→ **Stated problem**
Would you return the complete listing below word for word?

---------- Material ----------

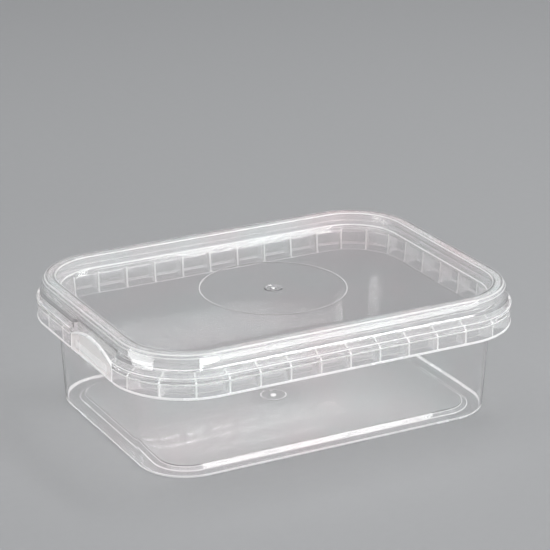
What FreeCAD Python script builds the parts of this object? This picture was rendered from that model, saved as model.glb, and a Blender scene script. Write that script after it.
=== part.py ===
import FreeCAD, Part
import math
import os

# Tamper-evident food container: a thin-walled tub and its press-on lid, each injection
# moulded in one piece from clear polypropylene.
#
# Millimetres, +Z up. The origin is on the table under the middle of the foot, +X runs
# along the long side and the tear tab is on the -X end.
#
# From above, every outline is one rounded rectangle drawn in by an offset, which is
# measured inwards from the outer face of the collar. A section is drawn as offset and
# height.

# Overall form
LENGTH = 186.0          # over the collar
WIDTH = 138.0           # over the collar
CORNER = 33.0           # corner radius of the collar's outer face
HEIGHT = 58.0           # table to the top of the lid's ridge

# Wall thicknesses
TUB_WALL = 0.6
FLOOR = 0.8
LID_WALL = 0.6
COLLAR_WALL = 1.0
WEB = 0.9               # web between the tub's wall and the collar, measured upright
RIB = 0.8

# Tub body
WALL_INSET = 6.87       # collar's outer face to the wall's outer face at the rim
DRAFT = 0.0615          # the wall moves in by this much for each millimetre downwards
FOOT_BAND = 6.6         # flat band that the tub stands on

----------

→ **The completed task**
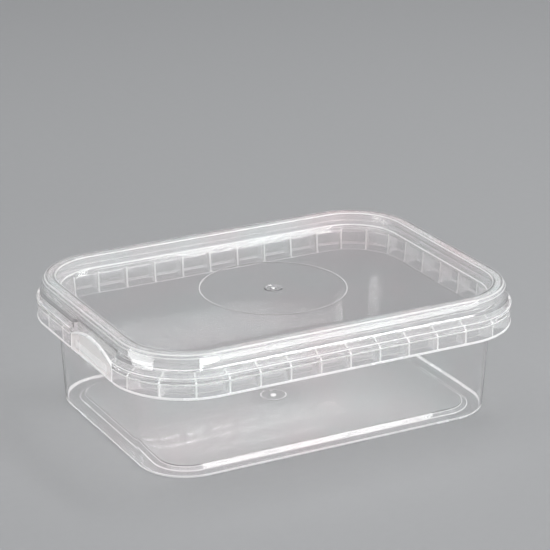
What FreeCAD Python script builds the parts of this object? This picture was rendered from that model, saved as model.glb, and a Blender scene script. Write that script after it.
=== part.py ===
import FreeCAD, Part
import math
import os

# Tamper-evident food container: a thin-walled tub and its press-on lid, each injection
# moulded in one piece from clear polypropylene.
#
# Millimetres, +Z up. The origin is on the table under the middle of the foot, +X runs
# along the long side and the tear tab is on the -X end.
#
# From above, every outline is one rounded rectangle drawn in by an offset, which is
# measured inwards from the outer face of the collar. A section is drawn as offset and
# height.

# Overall form
LENGTH = 186.0          # over the collar
WIDTH = 138.0           # over the collar
CORNER = 33.0           # corner radius of the collar's outer face
HEIGHT = 58.0           # table to the top of the lid's ridge

# Wall thicknesses
TUB_WALL = 0.6
FLOOR = 0.8
LID_WALL = 0.6
COLLAR_WALL = 1.0
WEB = 0.9               # web between the tub's wall and the collar, measured upright
RIB = 0.8

# Tub body
WALL_INSET = 6.87       # collar's outer face to the wall's outer face at the rim
DRAFT = 0.0615          # the wall moves in by this much for each millimetre downwards
FOOT_BAND = 6.6         # flat band that the tub stands on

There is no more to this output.